Timeliness of cancer care in a regional Victorian health service: a comparison of high-volume (lung) and low-volume (oesophagogastric) tumour streams
journal contributionposted on 05.05.2021, 05:56 by Mwila KabweMwila Kabwe, Amanda Robinson, Y Shethia, C Parker, R Blum, I Solo, M Leach
Background: Timeliness of cancer care is vital for improved survival and quality of life of patients. Service and care centralisation at larger-volume centres has been associated with improved outcomes. However, there is a lack of systematic data on the impact of tumour stream volume on timeliness of care. Aims: To investigate and compare timeliness of care for lung cancer, a high-volume (more commonly diagnosed) tumour stream, and oesophagogastric (OG) cancer, a low-volume (less commonly diagnosed) tumour stream, at a regional health service in Victoria, Australia. Methods: A retrospective cohort study comprising random samples of 75 people newly diagnosed with lung cancer (International Classification of Diseases and Related Health Problems-10 [ICD-10] diagnosis codes C34 in the Victorian Cancer Registry [VCR]) and 50 people newly diagnosed with OG cancer (ICD-10 diagnosis codes C15 or C16 in VCR) at one regional Victorian health service between 2016 and 2017. Binary logistic regression was used to calculate odds ratios (ORs) and 95% confidence intervals (CIs) for associations between patient factors and suboptimal timeliness of care.
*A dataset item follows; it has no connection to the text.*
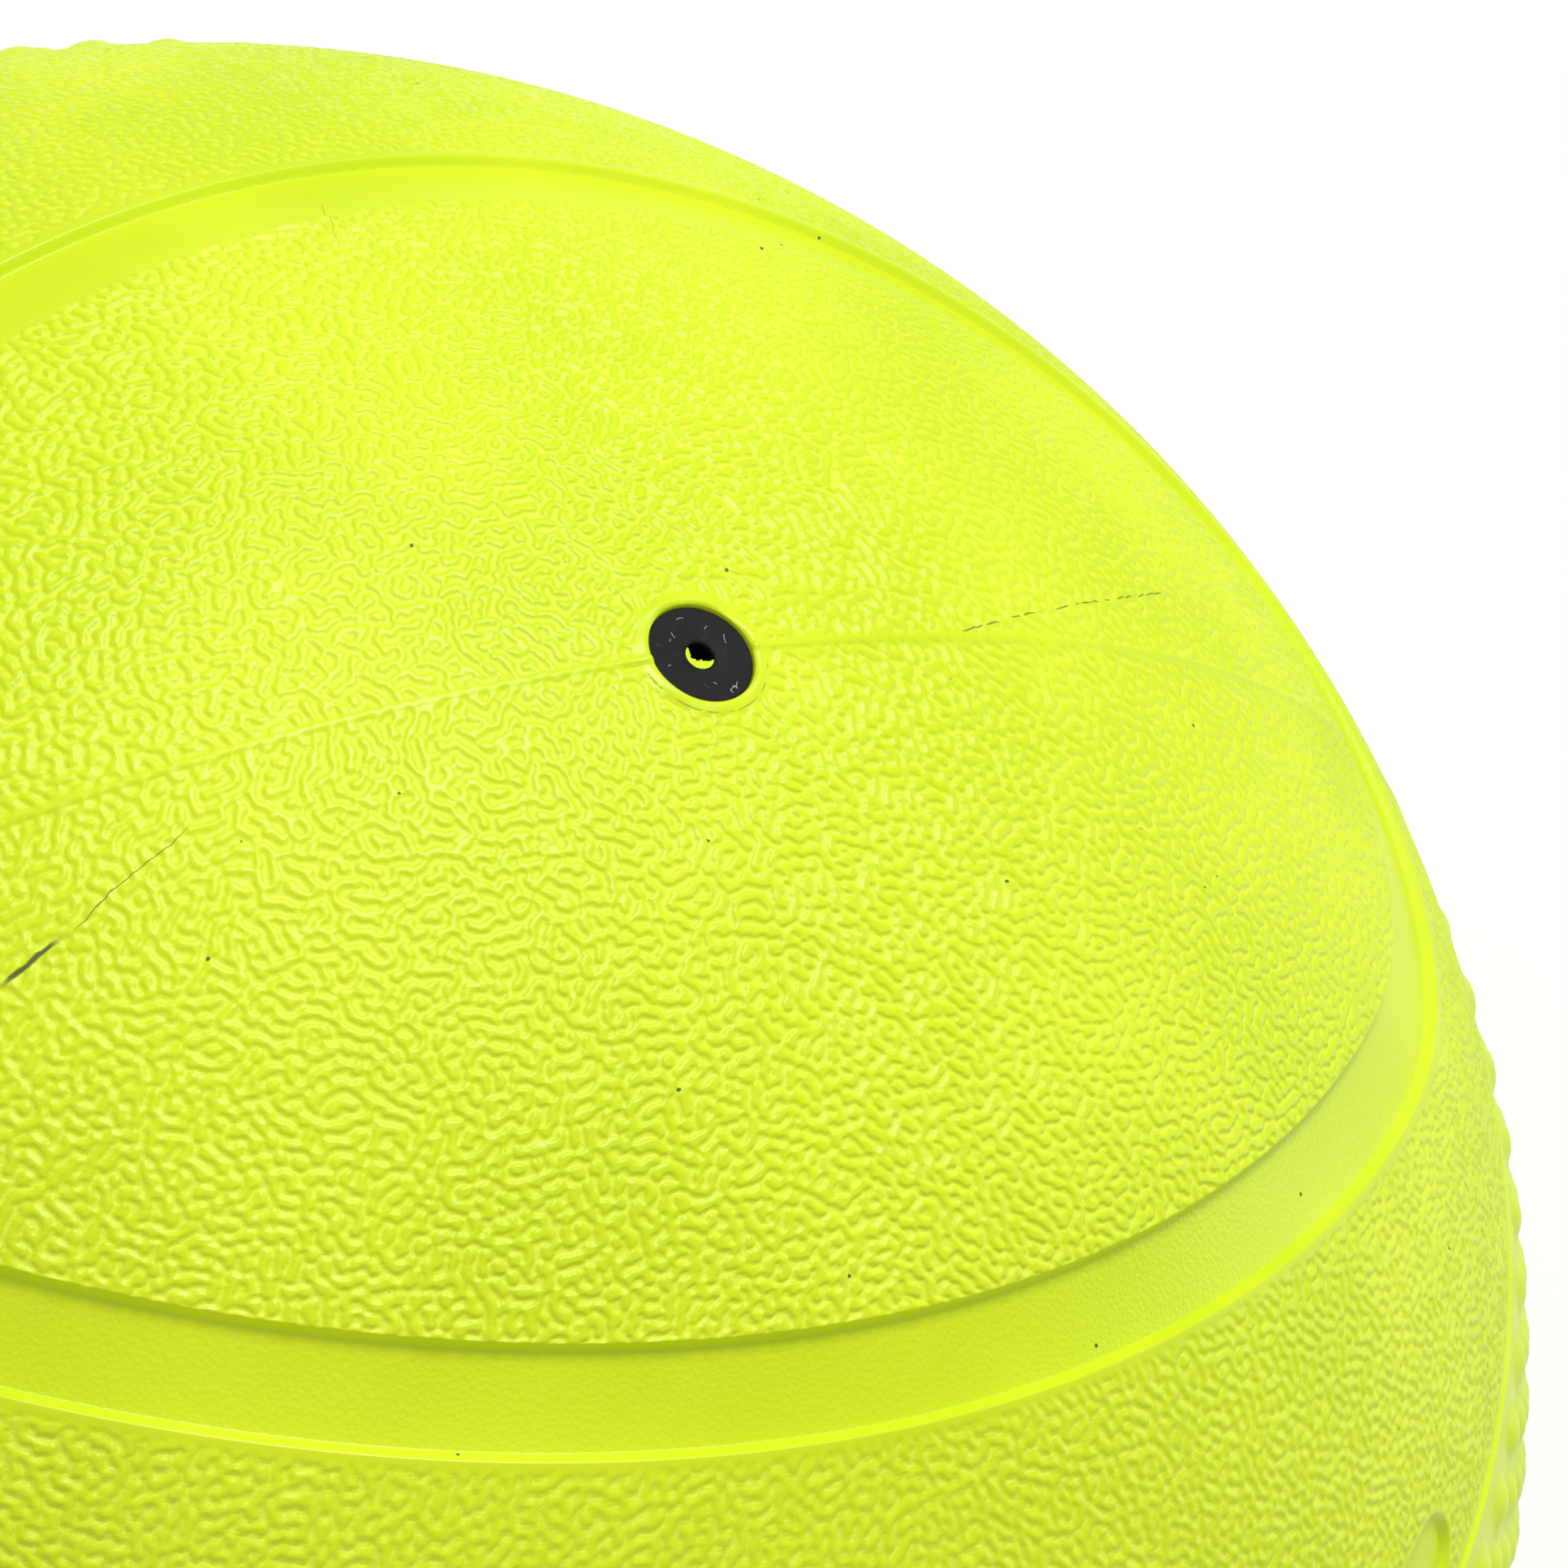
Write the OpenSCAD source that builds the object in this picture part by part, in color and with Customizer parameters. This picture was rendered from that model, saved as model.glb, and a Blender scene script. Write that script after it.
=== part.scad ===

Results: In comparison to OG cancer patients, lung cancer patients had reduced odds of suboptimal timeliness of care in reference to times outside OCP for referral to diagnosis (OR [95% CI] = 0.34 [0.14 to 0.83]) but increased odds of suboptimal timeliness for diagnosis to treatment (OR [95% CI] = 2.48 [1.01 to 6.09]). Conclusion: In the low-volume OG cancer stream, patients had longer wait times from referral to an MDM, where treatment decisions occur, but shorter time to commencement of first treatment. Conversely in the high-volume lung cancer group, there was delayed initiation of first treatment following presentation at MDM. There is need to explore ways to fast-track MDM presentation and commencement of therapy among people diagnosed with low-volume and high-volume cancers, respectively.